To Haaretz’s Zvi Barel, the changeover of the crossings is so significant, it renders Israel’s 10-year blockade on Gaza and its policies regarding the Strip pretty much useless.
“Transferring control of the crossings to the Palestinian government throws Israel through a security and diplomatic loop. Not only that it now finds itself cooperating with the Palestinians’ national reconciliation government, against its stances, but also the fact that the expected opening of the Rafah Crossing will make the blockade on Gaza irrelevant,” Barel writes. “The excuse, in Israel’s eyes, is that the crossings are in the hands of the Palestinian national police and thus kosher. But in reality, they are working it total cooperation with Hamas.”
In Israel Hayom, though, it’s not the blockade that is now meaningless, but the so-called reconciliation between Hamas and Fatah, with Hamas unlikely to give in to the outstanding demand that it disarm.
“This is a costume. Hamas is not interested in real reconciliation, not with [Palestinian Authority President Mahmoud] Abbas and certainly not with Israel,” columnist Oded Granot writes. “It ‘gave’ up control of the crossings, among other things, in order to get the money frozen by the PA and to give Egypt an achievement of having opened the Rafah Crossings.”
In Yedioth Ahronoth as well, the crossings opening is not quite as significant as the tunnels, with the paper running a story on Israel’s plans for a “guillotine” for the underground passageways that cross under the border, with the help of a brain-trust made up of scientists, officers and others working to help the army solve the tunnel problem.
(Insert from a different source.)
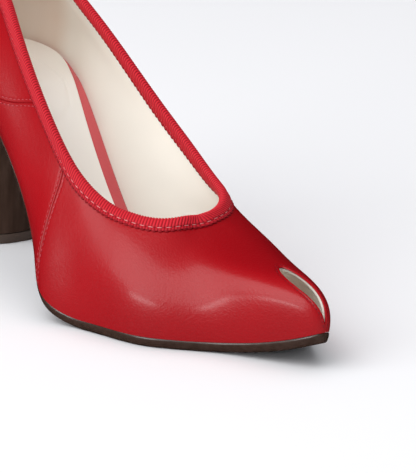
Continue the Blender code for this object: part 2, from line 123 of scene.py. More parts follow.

“We are building our underground wall solution and once we finish the project there will be a guillotine that will chop off all the existing tunnels, if there are any, and block any tunnel that might be dug. On the other side they are starting to grasp what we are doing and understand there it’s a problem, that their tunnels have no future. We will create a completely different balance of threats in the underground world,” the head of the unit tells the paper, sounding like a character out of “Stranger Things.” “The challenge is at the deeper depths, not the shallower. We are on our way to flanking the enemy. What happened this week is not a coincidence.”
Another place where consensus and compromise are hard to find is with the other top story, Yuval Rabin seemingly letting loose against prime Minister Benjamin Netanyahu at a memorial service, saying the incitement that led to his father’s death is still alive and that his father was not a crybaby who ran from taking responsibility.
Haaretz’s front page picture of Netanyahu speaking in front of a looming picture of Yitzhak Rabin, on top of Yuval Rabin’s words, makes it plain to readers who he was talking about, even if his sharpest words did not address Netanyahu directly.
Yedioth Ahronoth quotes heavily from Rabin’s speech, calling it a “harsh attack on Netanyahu.”
“Yitzhak Rabin did not work against the democratic rights of those who opposed him, or tried to silence those who opposed him. He never fled from responsibility and never whined. Those who opposed him most strongly always found his door open when they came to him,” the paper quotes him saying. “Even when he was exposed to waves of the most terrible incitement he was the prime minister for everyone. That is not how things are today.”
The papers also include, lower down, Netanyahu’s response later in the day calling for them to come together rather than fight, which is the focus taken by Israel Hayom — seen as in the prime minister’s camp.
The tabloid as well plays up a column by former IDF chief Benny Gantz as part of an effort by former top generals to turn the annual Rabin Square memorial rally into one where all are welcome and it’s not politicized against the right-wing, as the event has become.
“One cannot talk about statesmanship and unity or in their names and at the same time act differently,” Gantz writes. “We need to take the slogan ‘the other is me’ out of the schools and raise them, practically, to the level of the country’s leadership. It’s important that we understand, politically, practically and ethically, that the other is me!”